- JOB
Going from the top of the data below, give again each line through the one containing "return line", both ends kept.

- SUPPLIED DATA
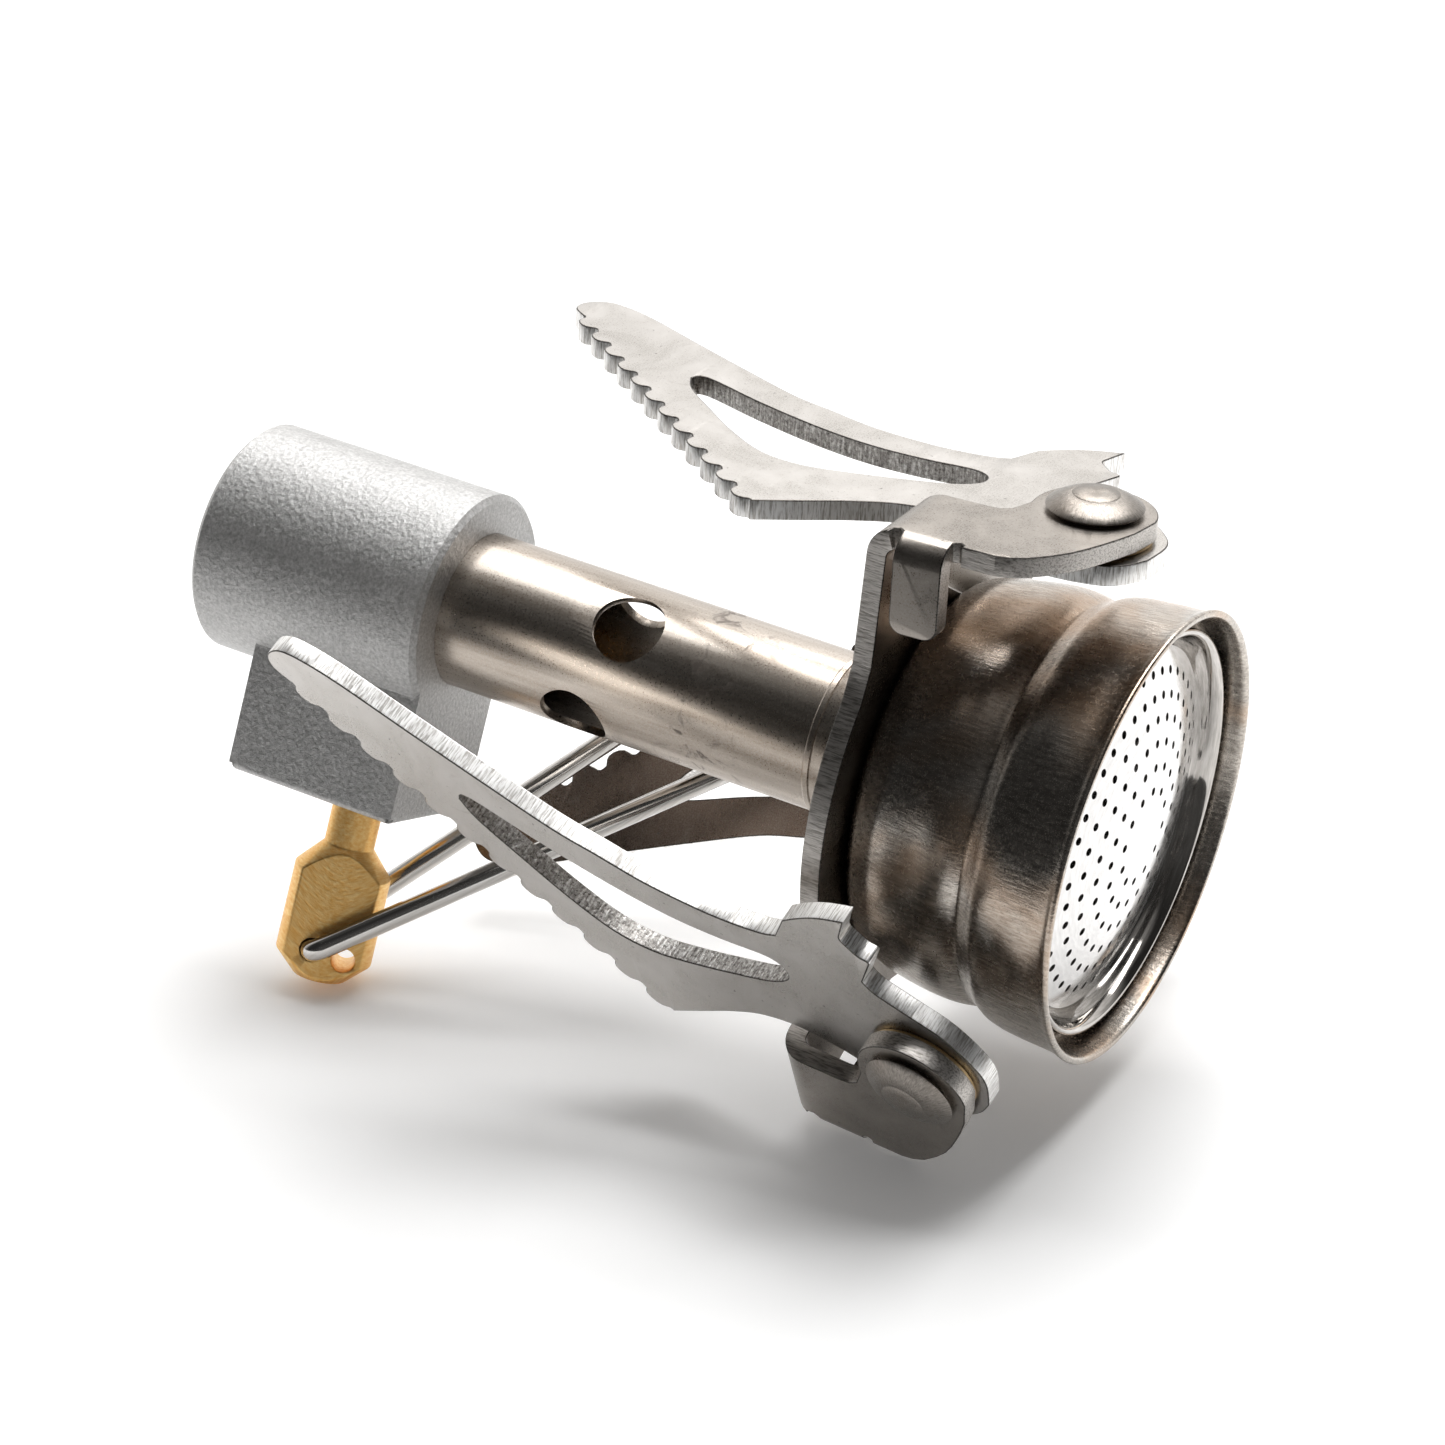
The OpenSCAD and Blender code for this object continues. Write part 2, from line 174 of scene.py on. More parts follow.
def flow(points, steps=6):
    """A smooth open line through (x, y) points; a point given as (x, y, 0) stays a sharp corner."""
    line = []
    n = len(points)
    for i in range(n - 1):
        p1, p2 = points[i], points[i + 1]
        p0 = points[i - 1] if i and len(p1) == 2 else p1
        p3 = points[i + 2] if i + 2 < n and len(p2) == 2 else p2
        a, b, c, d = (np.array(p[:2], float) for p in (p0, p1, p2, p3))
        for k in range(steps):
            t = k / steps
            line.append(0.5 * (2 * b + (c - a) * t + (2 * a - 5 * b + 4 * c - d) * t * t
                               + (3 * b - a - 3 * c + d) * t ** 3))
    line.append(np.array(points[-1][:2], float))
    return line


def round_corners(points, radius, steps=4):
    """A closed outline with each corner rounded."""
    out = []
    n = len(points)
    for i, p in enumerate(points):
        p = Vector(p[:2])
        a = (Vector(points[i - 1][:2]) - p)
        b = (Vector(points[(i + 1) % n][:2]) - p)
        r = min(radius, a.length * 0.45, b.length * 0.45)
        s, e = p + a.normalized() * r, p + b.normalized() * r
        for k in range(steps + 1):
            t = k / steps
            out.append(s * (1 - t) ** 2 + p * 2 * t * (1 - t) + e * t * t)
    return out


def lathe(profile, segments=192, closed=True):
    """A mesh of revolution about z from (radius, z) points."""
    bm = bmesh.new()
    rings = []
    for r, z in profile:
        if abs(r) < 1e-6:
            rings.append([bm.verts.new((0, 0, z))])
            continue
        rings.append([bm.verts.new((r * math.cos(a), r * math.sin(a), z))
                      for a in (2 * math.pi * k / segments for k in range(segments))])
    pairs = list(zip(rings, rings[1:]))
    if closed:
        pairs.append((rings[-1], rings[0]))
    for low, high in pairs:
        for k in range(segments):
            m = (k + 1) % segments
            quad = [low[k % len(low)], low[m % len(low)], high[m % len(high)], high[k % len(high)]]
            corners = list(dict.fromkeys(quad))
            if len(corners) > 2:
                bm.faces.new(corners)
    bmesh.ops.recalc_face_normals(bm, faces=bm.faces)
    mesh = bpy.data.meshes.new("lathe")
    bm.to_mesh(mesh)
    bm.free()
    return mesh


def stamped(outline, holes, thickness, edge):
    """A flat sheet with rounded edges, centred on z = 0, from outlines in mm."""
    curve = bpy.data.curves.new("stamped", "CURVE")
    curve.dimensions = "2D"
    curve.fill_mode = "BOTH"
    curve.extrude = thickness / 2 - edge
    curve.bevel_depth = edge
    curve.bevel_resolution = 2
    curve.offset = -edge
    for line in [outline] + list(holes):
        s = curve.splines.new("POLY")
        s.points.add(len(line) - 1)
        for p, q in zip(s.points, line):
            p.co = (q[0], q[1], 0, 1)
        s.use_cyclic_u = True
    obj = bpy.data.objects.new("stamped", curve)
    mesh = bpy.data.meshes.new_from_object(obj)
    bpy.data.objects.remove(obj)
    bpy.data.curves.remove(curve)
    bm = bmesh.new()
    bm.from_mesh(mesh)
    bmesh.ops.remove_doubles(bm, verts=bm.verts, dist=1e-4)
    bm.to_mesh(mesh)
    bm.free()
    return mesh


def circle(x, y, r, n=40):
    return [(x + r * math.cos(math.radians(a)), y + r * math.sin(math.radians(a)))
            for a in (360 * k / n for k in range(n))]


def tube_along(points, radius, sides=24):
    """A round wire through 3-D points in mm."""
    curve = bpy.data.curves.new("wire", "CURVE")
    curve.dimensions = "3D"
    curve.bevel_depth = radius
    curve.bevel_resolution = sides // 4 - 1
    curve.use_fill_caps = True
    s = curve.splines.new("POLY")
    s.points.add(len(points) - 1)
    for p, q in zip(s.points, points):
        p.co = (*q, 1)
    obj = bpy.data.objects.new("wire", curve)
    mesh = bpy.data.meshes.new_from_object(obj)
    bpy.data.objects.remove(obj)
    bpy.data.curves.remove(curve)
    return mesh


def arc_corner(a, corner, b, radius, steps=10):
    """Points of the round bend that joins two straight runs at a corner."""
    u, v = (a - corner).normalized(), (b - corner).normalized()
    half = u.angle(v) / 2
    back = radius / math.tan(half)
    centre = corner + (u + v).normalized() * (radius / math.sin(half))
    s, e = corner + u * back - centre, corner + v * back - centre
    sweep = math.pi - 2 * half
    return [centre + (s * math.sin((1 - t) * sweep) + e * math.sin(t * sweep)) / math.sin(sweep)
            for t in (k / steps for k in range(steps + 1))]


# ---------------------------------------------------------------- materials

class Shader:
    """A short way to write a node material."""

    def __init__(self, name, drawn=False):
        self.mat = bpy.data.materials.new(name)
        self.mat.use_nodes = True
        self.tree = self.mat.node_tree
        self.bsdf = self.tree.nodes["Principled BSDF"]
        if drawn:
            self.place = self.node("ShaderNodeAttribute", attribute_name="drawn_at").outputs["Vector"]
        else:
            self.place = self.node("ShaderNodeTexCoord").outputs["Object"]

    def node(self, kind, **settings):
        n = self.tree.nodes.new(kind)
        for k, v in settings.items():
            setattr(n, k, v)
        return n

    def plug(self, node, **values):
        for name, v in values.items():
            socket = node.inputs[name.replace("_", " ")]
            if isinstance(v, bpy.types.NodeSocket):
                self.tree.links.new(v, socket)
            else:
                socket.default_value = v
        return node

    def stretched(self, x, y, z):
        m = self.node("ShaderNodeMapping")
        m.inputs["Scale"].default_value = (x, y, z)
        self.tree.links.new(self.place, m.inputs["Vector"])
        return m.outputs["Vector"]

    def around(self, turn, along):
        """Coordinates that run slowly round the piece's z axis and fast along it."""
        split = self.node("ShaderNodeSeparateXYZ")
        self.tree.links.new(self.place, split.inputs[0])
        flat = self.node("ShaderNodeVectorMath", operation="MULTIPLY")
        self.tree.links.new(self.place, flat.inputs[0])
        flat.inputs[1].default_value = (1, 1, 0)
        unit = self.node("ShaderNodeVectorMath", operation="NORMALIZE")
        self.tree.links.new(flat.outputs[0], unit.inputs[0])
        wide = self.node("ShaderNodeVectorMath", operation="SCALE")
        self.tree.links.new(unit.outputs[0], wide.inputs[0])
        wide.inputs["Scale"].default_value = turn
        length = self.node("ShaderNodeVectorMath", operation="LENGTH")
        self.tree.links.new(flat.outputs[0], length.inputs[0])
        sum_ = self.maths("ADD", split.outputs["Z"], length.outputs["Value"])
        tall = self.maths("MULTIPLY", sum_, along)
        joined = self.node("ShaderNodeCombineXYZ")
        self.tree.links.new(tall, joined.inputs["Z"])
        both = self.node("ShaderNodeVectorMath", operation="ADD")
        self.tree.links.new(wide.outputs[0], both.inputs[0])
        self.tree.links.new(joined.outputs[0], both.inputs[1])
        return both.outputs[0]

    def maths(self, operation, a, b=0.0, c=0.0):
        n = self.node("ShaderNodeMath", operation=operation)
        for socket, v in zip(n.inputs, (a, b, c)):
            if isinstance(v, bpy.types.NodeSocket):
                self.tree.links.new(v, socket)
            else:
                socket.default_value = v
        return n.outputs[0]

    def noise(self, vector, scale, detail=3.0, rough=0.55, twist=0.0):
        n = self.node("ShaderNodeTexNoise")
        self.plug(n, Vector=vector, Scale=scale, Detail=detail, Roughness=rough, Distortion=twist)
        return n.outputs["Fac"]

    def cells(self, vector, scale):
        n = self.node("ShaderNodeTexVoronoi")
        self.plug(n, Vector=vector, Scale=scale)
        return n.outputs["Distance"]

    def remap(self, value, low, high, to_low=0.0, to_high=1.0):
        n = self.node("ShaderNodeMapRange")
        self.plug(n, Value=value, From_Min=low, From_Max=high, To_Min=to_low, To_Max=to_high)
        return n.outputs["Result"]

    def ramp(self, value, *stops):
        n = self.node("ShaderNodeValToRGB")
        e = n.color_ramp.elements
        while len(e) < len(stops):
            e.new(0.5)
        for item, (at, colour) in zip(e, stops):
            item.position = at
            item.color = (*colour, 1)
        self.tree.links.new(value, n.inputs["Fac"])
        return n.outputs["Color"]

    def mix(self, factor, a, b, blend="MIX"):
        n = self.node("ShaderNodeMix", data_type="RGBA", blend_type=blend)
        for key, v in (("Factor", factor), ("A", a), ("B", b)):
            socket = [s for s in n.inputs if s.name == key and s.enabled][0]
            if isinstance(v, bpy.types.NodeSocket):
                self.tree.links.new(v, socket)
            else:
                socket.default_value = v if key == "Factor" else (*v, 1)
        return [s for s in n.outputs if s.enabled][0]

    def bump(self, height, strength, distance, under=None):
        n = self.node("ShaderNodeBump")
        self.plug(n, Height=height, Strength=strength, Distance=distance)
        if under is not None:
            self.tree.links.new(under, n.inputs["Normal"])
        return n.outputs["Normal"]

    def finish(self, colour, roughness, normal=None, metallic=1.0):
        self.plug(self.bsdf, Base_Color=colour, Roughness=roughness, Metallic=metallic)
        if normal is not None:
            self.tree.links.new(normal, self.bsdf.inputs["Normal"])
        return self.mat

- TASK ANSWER
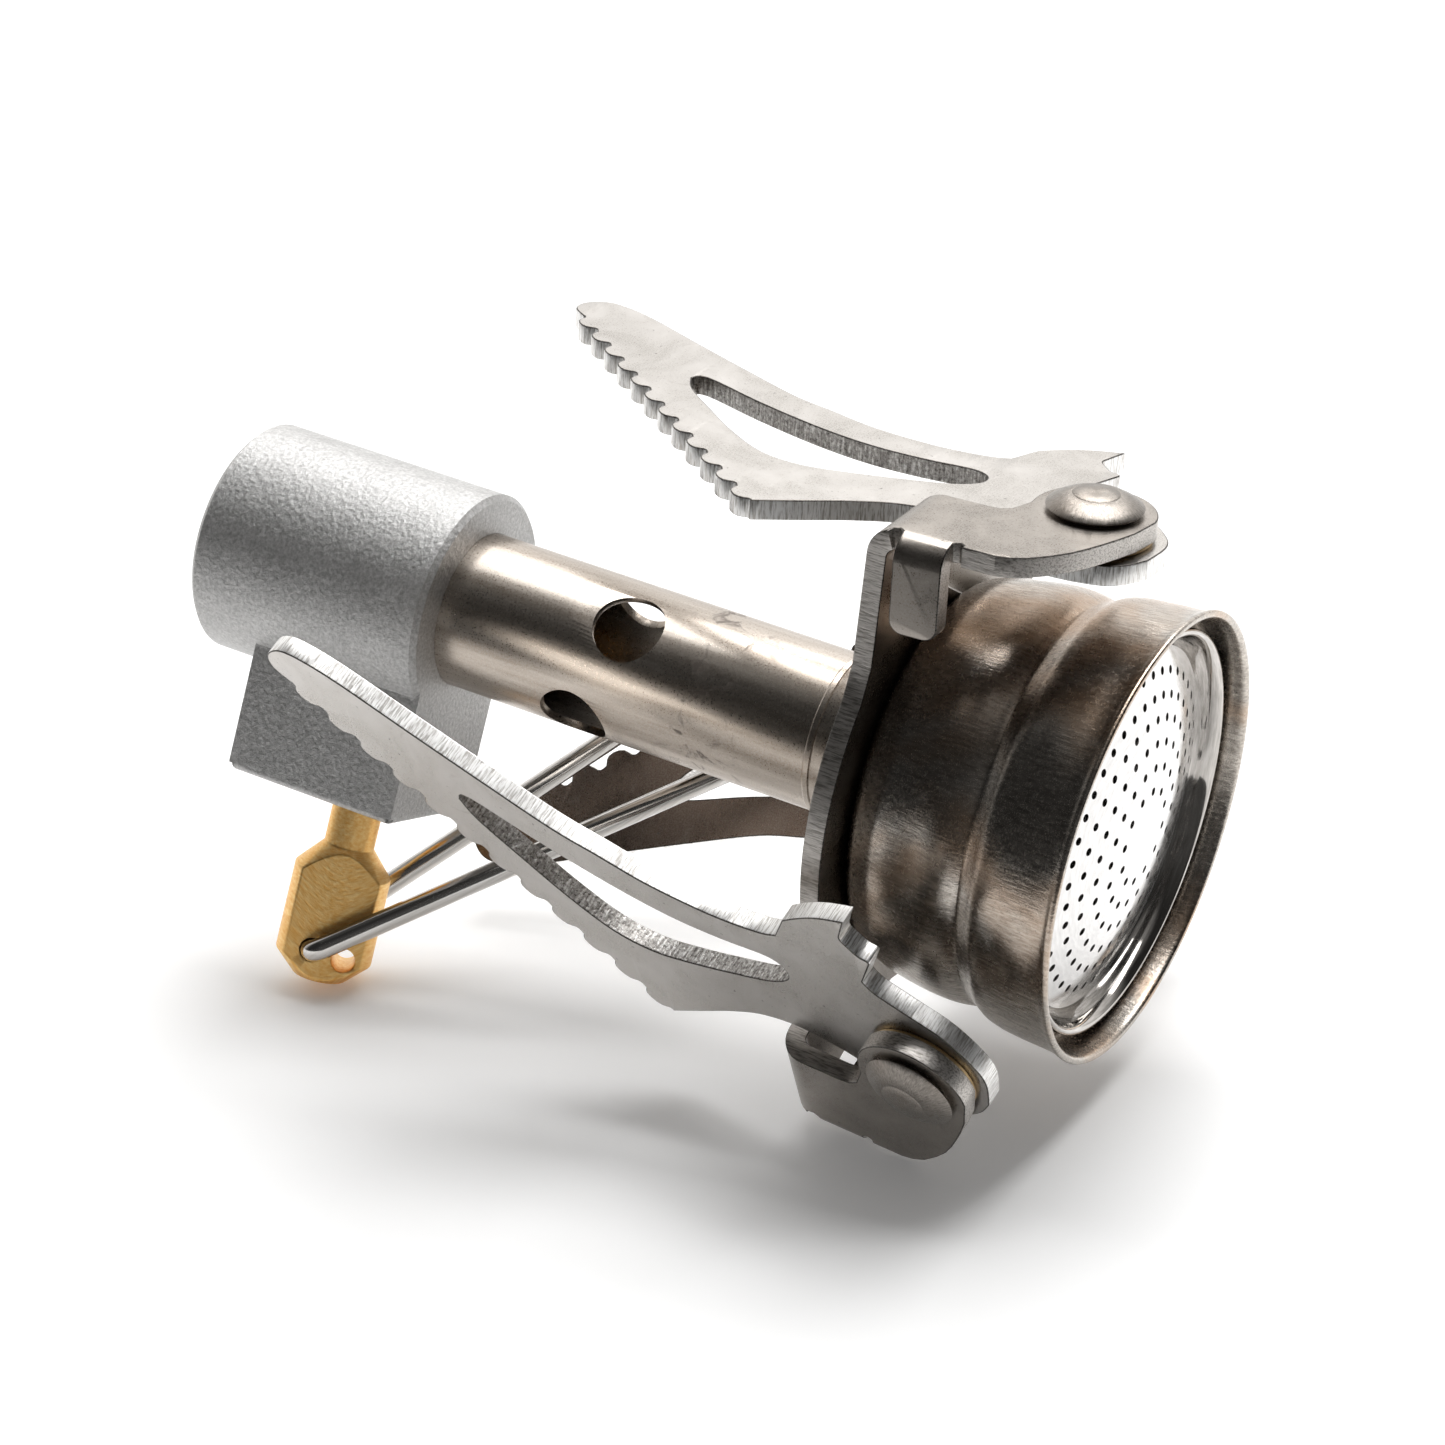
The OpenSCAD and Blender code for this object continues. Write part 2, from line 174 of scene.py on. More parts follow.
def flow(points, steps=6):
    """A smooth open line through (x, y) points; a point given as (x, y, 0) stays a sharp corner."""
    line = []
    n = len(points)
    for i in range(n - 1):
        p1, p2 = points[i], points[i + 1]
        p0 = points[i - 1] if i and len(p1) == 2 else p1
        p3 = points[i + 2] if i + 2 < n and len(p2) == 2 else p2
        a, b, c, d = (np.array(p[:2], float) for p in (p0, p1, p2, p3))
        for k in range(steps):
            t = k / steps
            line.append(0.5 * (2 * b + (c - a) * t + (2 * a - 5 * b + 4 * c - d) * t * t
                               + (3 * b - a - 3 * c + d) * t ** 3))
    line.append(np.array(points[-1][:2], float))
    return line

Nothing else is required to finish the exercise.